Thank you. Yeah, it's so interesting what you say about like the reading and the writing and how those how that balance shifts.

I guess kind of a follow-up question to that is our is our next most upvoted question which is that there was a randomized trial by actually by a pro LLM organization that found that LLM assisted bug fixes actually end up taking approximately 20% more developer time while the developer thought they were saving time. And whilst as if says he's not an active LLM user your example kind of resonates for me and this question popped up on the on the curly brace example. Would you have fixed this example braces bug faster on your own? Like what's been your experience?

That's yeah, that's an interesting one because I think that's a class of problems of like we knew like I know like I'm, like I know there's like one line of code that I need to change to fix that which is basically what the LLM did. But for me to like remember where that line of code is, I mean, maybe I would have been able to track it down, but I don't think it would have been that much faster. And the kind of advantage of like, you know, I would have if I was doing this in real life I would have like just let it rip while I was like triaging other bugs. So I would be able to do something at the same time that I was tracking down that problem.

So I I 100% agree that it is very easy to pull yourself that to make yourself feel like you're moving faster with an LLM where you're not actually moving any faster than you were before it just like feels faster or more fun or different in some ways and you have to be alert for that. But I, I think a lot.

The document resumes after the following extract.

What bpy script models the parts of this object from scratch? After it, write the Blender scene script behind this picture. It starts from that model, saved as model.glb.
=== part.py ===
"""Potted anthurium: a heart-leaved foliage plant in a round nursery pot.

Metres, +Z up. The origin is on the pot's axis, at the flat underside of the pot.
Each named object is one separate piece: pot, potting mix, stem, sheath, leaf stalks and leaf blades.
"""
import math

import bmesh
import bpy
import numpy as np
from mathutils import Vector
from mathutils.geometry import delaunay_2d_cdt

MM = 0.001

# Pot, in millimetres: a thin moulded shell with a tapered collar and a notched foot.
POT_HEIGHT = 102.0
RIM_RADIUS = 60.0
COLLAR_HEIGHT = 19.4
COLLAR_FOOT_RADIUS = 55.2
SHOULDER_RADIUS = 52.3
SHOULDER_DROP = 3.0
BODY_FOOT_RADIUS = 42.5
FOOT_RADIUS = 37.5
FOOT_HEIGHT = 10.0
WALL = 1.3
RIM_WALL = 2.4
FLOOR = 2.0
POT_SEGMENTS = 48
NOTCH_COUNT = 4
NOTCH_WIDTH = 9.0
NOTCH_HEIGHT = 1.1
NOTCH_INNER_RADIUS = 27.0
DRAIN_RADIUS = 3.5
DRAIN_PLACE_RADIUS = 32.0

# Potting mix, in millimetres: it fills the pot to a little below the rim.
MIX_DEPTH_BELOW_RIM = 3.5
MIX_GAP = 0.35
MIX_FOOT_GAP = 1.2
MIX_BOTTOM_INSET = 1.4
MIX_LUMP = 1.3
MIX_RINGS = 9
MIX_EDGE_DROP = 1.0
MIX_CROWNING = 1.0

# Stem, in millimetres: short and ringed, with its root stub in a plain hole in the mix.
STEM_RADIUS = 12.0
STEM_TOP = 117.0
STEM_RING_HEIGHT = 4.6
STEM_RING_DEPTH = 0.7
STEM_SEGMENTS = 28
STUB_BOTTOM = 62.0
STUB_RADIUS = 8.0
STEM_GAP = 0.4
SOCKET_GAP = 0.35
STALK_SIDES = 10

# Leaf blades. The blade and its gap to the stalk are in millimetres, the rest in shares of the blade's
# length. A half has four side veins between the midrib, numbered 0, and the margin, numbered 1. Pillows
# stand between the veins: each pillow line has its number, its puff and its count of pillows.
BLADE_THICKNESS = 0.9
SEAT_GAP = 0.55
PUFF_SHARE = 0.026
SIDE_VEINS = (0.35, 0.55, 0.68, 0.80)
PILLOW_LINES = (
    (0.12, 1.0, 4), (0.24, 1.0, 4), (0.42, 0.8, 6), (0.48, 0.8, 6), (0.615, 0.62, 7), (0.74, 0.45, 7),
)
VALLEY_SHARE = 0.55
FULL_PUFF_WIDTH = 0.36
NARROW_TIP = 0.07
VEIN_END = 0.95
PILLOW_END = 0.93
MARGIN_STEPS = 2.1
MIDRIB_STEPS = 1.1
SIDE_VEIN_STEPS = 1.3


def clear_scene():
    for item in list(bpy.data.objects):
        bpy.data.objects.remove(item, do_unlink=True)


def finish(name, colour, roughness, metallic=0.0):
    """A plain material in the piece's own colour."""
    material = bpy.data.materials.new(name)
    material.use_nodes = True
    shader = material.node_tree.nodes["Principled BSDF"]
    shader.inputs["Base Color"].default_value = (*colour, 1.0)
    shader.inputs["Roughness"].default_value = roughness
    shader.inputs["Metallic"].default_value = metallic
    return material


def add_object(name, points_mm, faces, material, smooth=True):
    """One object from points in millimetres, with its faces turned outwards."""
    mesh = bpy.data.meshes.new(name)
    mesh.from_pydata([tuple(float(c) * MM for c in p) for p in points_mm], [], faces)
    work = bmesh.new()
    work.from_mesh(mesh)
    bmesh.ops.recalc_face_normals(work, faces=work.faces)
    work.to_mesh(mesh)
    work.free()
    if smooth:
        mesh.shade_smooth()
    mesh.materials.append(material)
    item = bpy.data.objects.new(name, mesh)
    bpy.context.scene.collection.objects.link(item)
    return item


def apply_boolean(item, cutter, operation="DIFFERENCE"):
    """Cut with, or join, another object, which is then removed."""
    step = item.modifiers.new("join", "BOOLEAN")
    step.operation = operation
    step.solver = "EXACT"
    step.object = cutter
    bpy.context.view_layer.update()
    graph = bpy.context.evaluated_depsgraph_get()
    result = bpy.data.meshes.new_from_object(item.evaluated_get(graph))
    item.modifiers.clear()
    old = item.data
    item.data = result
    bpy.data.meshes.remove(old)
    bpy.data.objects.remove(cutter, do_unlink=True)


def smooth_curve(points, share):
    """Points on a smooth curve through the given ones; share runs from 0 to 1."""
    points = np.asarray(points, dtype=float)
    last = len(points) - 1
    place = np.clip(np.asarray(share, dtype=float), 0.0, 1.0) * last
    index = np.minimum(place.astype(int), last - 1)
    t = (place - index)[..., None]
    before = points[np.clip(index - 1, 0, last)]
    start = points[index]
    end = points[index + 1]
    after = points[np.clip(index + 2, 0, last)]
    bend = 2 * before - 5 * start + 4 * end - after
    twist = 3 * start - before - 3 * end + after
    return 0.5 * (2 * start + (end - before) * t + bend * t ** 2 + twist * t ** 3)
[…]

Yeah, so you have to balance that but certainly for me on the whole like it's a big I think it's a big performance boost for me. That either does make me a lot faster, maybe like twice as fast when I'm tackling certain a certain class of problems and that is like a pretty amazing performance improvement for me.

So I I 100% agree that it is very easy to pull yourself that to make yourself feel like you're moving faster with an LLM where you're not actually moving any faster than you were before it just like feels faster or more fun or different in some ways and you have to be alert for that.

Well when we think about how much you got done without relying on Claude Code, um, your extraordinarily prolific output, this is an exciting time for for R users and developers if you're if you're going to be doubling your output.

Um, so so that's actually counteracted by the fact that I have more meetings now so I kind of feel like me plus Claude Code is productive me plus Claude Code plus meetings is equivalent to me without Claude Code without meetings. So that's I I do enjoy that.

Okay, fair enough. Fair enough. Well Hadley, there are lots of other questions and unfortunately, we're not going to have time to to go through them all but if you are, I'm not sure if you if you join the Discord server, but if you're happy to do that and and chat a little bit more if your people would appreciate that. But um, otherwise, thank you so much for for coming along to be our keynote today and your support of the conference in general. We really really appreciate you and all the work that you do for the R community.